Joaquín Capilla

De la gloria olímpica al purgatorio del alcohol, de las máximas alturas deportivas a la redención religiosa, así, en un salto entre extremos se dio la vida de Joaquín Capilla, el clavadista mexicano sin igual.

Joaquín Capilla Pérez, ganador de cuatro medallas en las tres olimpiadas en las que participó, falleció el sábado, a sus 81 años.

Nacido un 23 de diciembre de 1928 en la ciudad de México, cuando tenía 12 años practicaba natación en el deportivo de la Secretaría de Hacienda con regular o pésimos resultados. Él mismo cuenta que siempre terminaba en el último lugar hasta que un día su entrenador le propuso ensayar en los clavados.

Ahí, después de brincar del trampolín o la plataforma y antes de clavarse en el agua de la alberca, concretó su sueño infantil de volar.

Fueron cinco años de entrenamientos para que a sus 19 años llegara a los Juegos Olímpicos de Londres y se llevara su primera medalla de bronce, colándose entre los estadounidenses que durante décadas habían logrado el 1,2, 3 en esas pruebas.

A su regreso a México comenzó la vorágine, pero no como para impedirle mantener sus entrenamientos y prácticas que lo hicieron regresar cuatro años más tarde a Helsinki donde superó su propio logro y se llevó la medalla de plata.

Ya para cuando llegó el oro en 1956, en Melbourne, a punto de cumplir 28 años, Capilla era un héroe nacional con hazañas increíbles.

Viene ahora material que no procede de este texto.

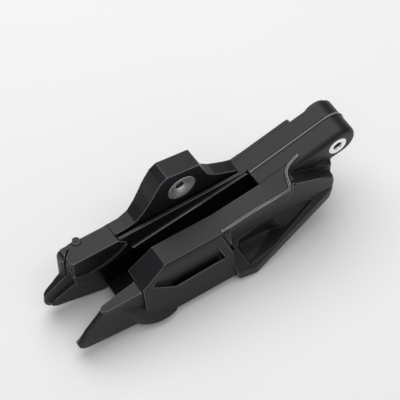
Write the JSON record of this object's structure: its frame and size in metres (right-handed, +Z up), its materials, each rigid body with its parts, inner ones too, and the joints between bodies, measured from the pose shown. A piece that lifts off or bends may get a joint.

Había viajado por América, Europa y Estados Unidos. Era seis veces campeón centroamericano, cuatro veces campeón panamericano, tres veces campeón de los Estados Unidos. En aquel momento, la gloria olímpica lo alcanzó y, acostumbrado a los extremos, después de bajarse de aquel podio, todo fue cuesta abajo.

Lo último que logró fue una fugaz y oportunista película llamada “Paso a la juventud”, en la que actuó junto a Germán Valdés Tin Tan y Ana Bertha Lepe, además de los seis años que pasó en Estados Unidos dando clavados de exhibición hasta que se rompió el tímpano en la Feria Mundial de Nueva York y dejó los clavados en 1964.
 
Protagonista de los medios, sus apariciones en los diarios volvieron a repetirse cuando, ebrio, se volcó en la recién estrenada avenida Barranca del Muerto y el “ejemplo de la juventud” terminó en la portada del Alarma. Y no fue la primera vez, al poco tiempo repitió el número, se estrelló borracho con dos automóviles, afortunadamente sin víctimas, y fue a parar a la cárcel.

Con fama, dinero y mujeres y retirado del deporte, se refugió en el alcohol, en una espiral descendente que lo llevó hasta el Delirium Tremens y más tarde, a formar parte de alcohólicos anónimos, donde comenzó a recobrar fuerzas para dejar la bebida.

La religión y Carmelita, su segunda mujer, hicieron lo demás. Desde 1987, cuando estuvo a un paso de suicidarse, desesperado por su situación, dejó el alcohol, se juntó con Carmelita y comenzó a practicar el cristianismo.

Desde entonces, Joaquín Capilla utilizó su pasado como lección de vida. Renacido, como él mismo decía después de recibir a Cristo, volvió a ser líder, se convirtió en pastor y se olvidó del alcohol, el cigarro y los excesos.

Una de sus últimas apariciones públicas, y con la que me gustaría quedarme, es esa imagen de 2009 cuando volvió a subir al estrado para recibir, junto a Paola Espinosa y Cuauhtémoc Blanco, el Premio Nacional del Deporte.

Habían pasado 53 años desde que ganó su medalla de oro, además de tres décadas de sufrimiento. Había pasado su más grande salto y, esta vez, no lo calificaron jueces, sino la historia.

Descanse en paz el maestro Joaquín Capilla.